Faz-se muita coisa que nos aproxima mais dos outros. Mesmo que contrariados ou com uma sinceridade menos que perfeita, procuram-se e dão-se prendas, estendem-se votos de boas-festas, celebra-se com os colegas de trabalho, faz-se um esforço para reunir as famílias, celebra-se a amizade, perde-se a vergonha de sermos todos outra vez um bocadinho crianças. E tudo isto obriga-nos a sair de nós mesmos, a relativizar as dificuldades e angústias próprias que tendíamos a achar que não deixavam margem para mais nada. Faz-nos cair na conta das bênçãos que temos, descobertas, às vezes, só quando começamos a partilhar um pouco delas com os outros. Até se ultrapassa a timidez de dizer aos outros que os apreciamos e que fazem a nossa vida muito melhor, mesmo que isso às vezes se possa diluir num sms a granel, despersonalizadamente mandado para uma lista inteira.

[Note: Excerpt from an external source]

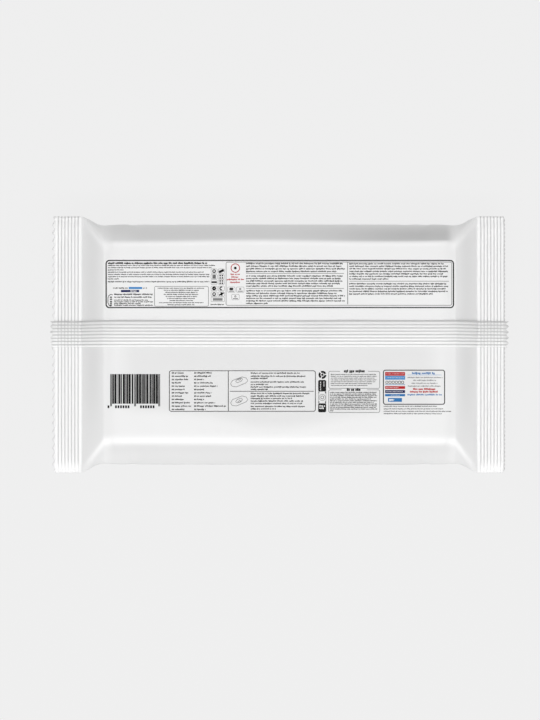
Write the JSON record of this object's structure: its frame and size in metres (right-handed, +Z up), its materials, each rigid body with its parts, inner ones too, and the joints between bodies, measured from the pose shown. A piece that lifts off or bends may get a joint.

É o tempo da solidariedade, de ir à procura dos que mais precisam. Até somos capazes, brevemente que seja, de deixar o comodismo indiferente, de sair dos nossos enclaves de conforto e pensar nos que têm menos que nós. Mesmo olhando para isso tudo sem qualquer ingenuidade, algum bem acontece e será sempre melhor não desvalorizar esse bem-fazer, mesmo que se lute (e deve-se lutar) por uma forma muito mais sustentável e dignificadora de ajudar quem precisa.

Tudo somado, para quase todos, o tempo de Natal é um tempo melhor, em qualidade humana de vida, do que qualquer outra época do ano.

Afinal, até somos capazes. Somos capazes de tornar o mundo um bocado mais bonito, a vida um bocado menos dura e escura, o nosso viver com outros uma experiência mais gozosa. Somos capazes de apostar no lado bom das coisas e das pessoas, mesmo que com esforço e contrariados à partida. E tudo acontece por escolha, decisão e esforço nosso. Fazemos alguma diferença. Somos capazes de a fazer, temos esse poder em nós. Basta querer.

Então devia ser Natal todos os dias? Não. Porque rapidamente o “todo os dias” abafava o Natal. A questão não passa por criar um contexto exterior. Depende, quase na totalidade, antes, da nossa vontade interior. Não é uma envolvência exterior perfeita que me faz sentir e agir dum modo mais liberto, mais alegre, mais compassivo e mais solidário. É a minha escolha de me posicionar perante a vida nesse registo, e a decisão de actuar consoante, que faz com que o contexto à minha volta apareça com outro ar e mude realmente, a partir da minha acção, multiplicada depois nas respostas dos outros. Quando apostamos numa visão positiva das coisas, quando nos esforçamos por reforçar o bem e menos por sublinhar o mal, quando valorizamos os outros em vez de estarmos à procura das suas falhas ou a vê-los apenas como competidores, quando... etc., isso tem efeitos, vê-se. E o mundo fica diferente.

Mesmo sendo só uns poucos dias por ano, podemos aprender muito com este tempo especial de Natal, que, apesar de todos os “apesares”, nos mostra que, quando queremos, quando nos aplicamos a isso (até mesmo que um pouco contrariados), podemos fazer da nossa vida e da daqueles que estão à nossa volta uma coisa um bocadinho mais bonita, mais alegre, mais solidária... mais humana! É capaz de ter sido para isso que o Emanuel veio ter connosco – para nos ensinar a ser mais humanos.